Conclusion: The services were held to fall under telecommunication services and not under support services of business or commerce, and the demand on that basis was not sustainable.
Issue (ii): Whether the extended period of limitation could be invoked for the demand and related penalties.
Analysis: Invocation of the extended period under the proviso to section 73(1) required proof of fraud, collusion, wilful misstatement, suppression of facts, or contravention with intent to evade tax. The Tribunal found that the issue involved competing views on classification, that the assessee had filed returns and acted under a bona fide belief, and that the record did not establish the requisite intent to evade. It further observed that the matter was revenue neutral because tax, even if payable, would have been available as credit for the output service provider. On that footing, the ingredients for extended limitation and consequential penalty were absent.

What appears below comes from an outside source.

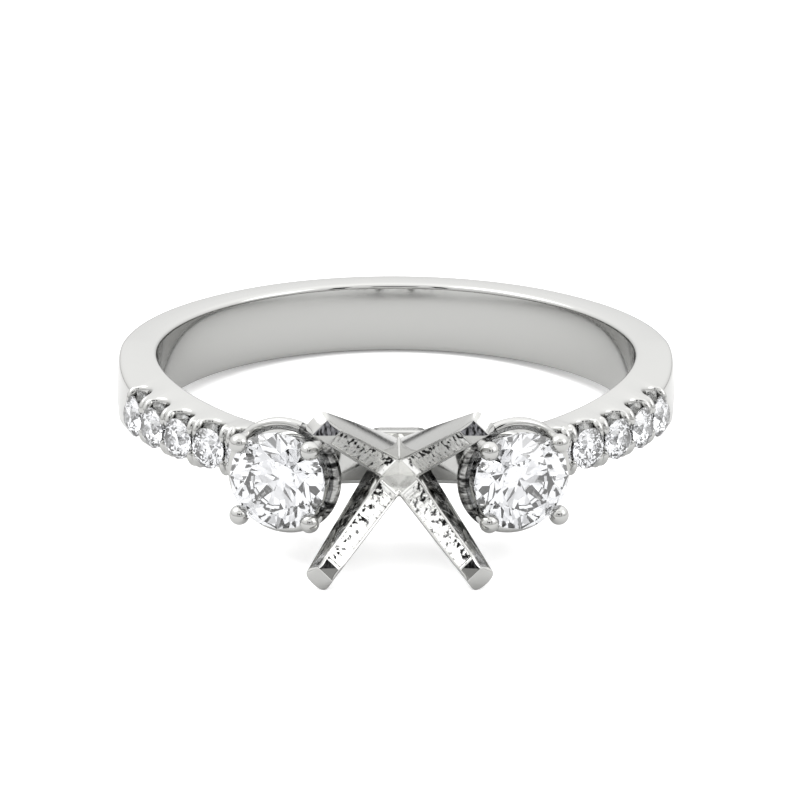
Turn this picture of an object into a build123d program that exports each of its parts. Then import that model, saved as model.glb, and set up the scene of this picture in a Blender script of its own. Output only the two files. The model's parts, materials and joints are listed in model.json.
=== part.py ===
from build123d import *
import os
from math import asin, atan2, cos, degrees, hypot, radians, sin, sqrt

# A three stone engagement ring sold as a semi-mount: the polished white gold mount carries two round
# side stones and a row of small accent stones in each shoulder, and its centre head stands empty.
# Millimetres. The ring is modelled about its finger hole: Z is the axis of the hole and the heads
# point toward -Y. Each head, stone and cut is made upright, its height measured from the axis of the
# finger hole, and is then turned to its angle on the ring. At the end the whole ring is tipped as
# it lies on a table, on its two lower claws and the back of the band. The origin stays in the middle
# of the finger hole.

# Band
FINGER_RADIUS = 8.45
BAND_WIDTH = 2.6
BAND_THICKNESS = 1.43
CROWN_RISE = 0.28
TAPER_START = 0.8
WAIST_START = 7.4
WAIST_WIDTH = 1.44
BRIDGE_THICKNESS = 0.6
EDGE_ROUND = 0.2

# The sloping flanks of the shoulders, which make the row of accent stones narrower than the band
FLANK_ANGLE = 72.0
FLANK_OUTER_WIDTH = 1.74
FLANK_INNER_WIDTH = 2.42

# Gaps between stone and metal, so that each stone stays a piece of its own
STONE_CLEARANCE = 0.02

# Proportions of a round brilliant, as shares of its diameter
TABLE_SHARE = 0.56
CROWN_SHARE = 0.155
GIRDLE_SHARE = 0.03
PAVILION_SHARE = 0.43
STAR_TIP_SHARE = 0.82
LOWER_HALF_SHARE = 0.24

# Side stones and their four-claw baskets, left and right of the centre head
SIDE_DIAMETER = 3.4
SIDE_ANGLE = 20.3
SIDE_GIRDLE_RISE = 3.4
SIDE_CLAW_RADIUS = 0.25
SIDE_TIP_RADIUS = 0.33
SIDE_TIP_OVERLAP = 0.245
SIDE_TIP_RISE = 0.25
SIDE_RAIL_WIDTH = 0.4
SIDE_RAIL_CORNER = 0.15
SIDE_RAIL_DROP = 0.74
SIDE_RAIL_GAP = 0.12
SIDE_BASE_RISE = 0.95
SIDE_BASE_REACH = 1.05
SIDE_FOOT_REACH = 0.85
SIDE_FOOT_DEPTH = 0.2

# Accent stones, set in cuts across the shoulders and held by beads between them
ACCENTS_PER_SHOULDER = 5
ACCENT_DIAMETER = 1.44
ACCENT_GAP = 0.09
ACCENT_START_GAP = 0.5
ACCENT_RISE = 0.06
CUT_WIDTH = 1.0
CUT_DEPTH = 0.46
BEAD_RADIUS = 0.17
BEAD_ROW = 0.56
BEAD_LENGTH = 0.16
BEAD_SPACING = 0.32
BEAD_RISE = 0.16
BEAD_ROOT = 0.5

# Centre head: a square collar on the bridge and four claws that spread from it in an X
COLLAR_WIDTH = 2.12
COLLAR_CORNER = 0.5
COLLAR_THICKNESS = 0.5
CLAW_AZIMUTH = 45.0
CLAW_FOOT_BEYOND_AXIS = 0.25
CLAW_FOOT_RADIUS = 0.3
CLAW_FOOT_HEIGHT = 0.5
CLAW_INNER_FOOT_HEIGHT = 1.6
CLAW_SHOULDER_HEIGHT = 4.83
CLAW_INNER_SHOULDER_DROP = 0.22
CLAW_INNER_RADIUS = 3.01
CLAW_DEPTH = 1.09
CLAW_FOOT_HALF_WIDTH = 0.75
CLAW_INNER_HALF_WIDTH = 0.31
CLAW_OUTER_HALF_WIDTH = 0.46
CLAW_TIP_HEIGHT = 0.42
CLAW_TIP_BEVEL = 0.45
CLAW_TIP_INNER_BEVEL = 0.58
CLAW_EDGE_ROUND = 0.24
CHANNEL_RIM = 0.11
CHANNEL_DEPTH = 0.08
CHANNEL_START = 0.32
CHANNEL_END = 0.15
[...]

Conclusion: The extended period was not invocable, and the penalty demand also failed.
Final Conclusion: The Revenue's challenge to the dropping of the demand failed in full, and the order under appeal was sustained.
Ratio Decidendi: Where a service specifically falls within the telecommunication service entry, it cannot be reclassified under the broader business support service head, and in the absence of proven suppression with intent to evade, the extended limitation period under section 73(1) cannot be applied.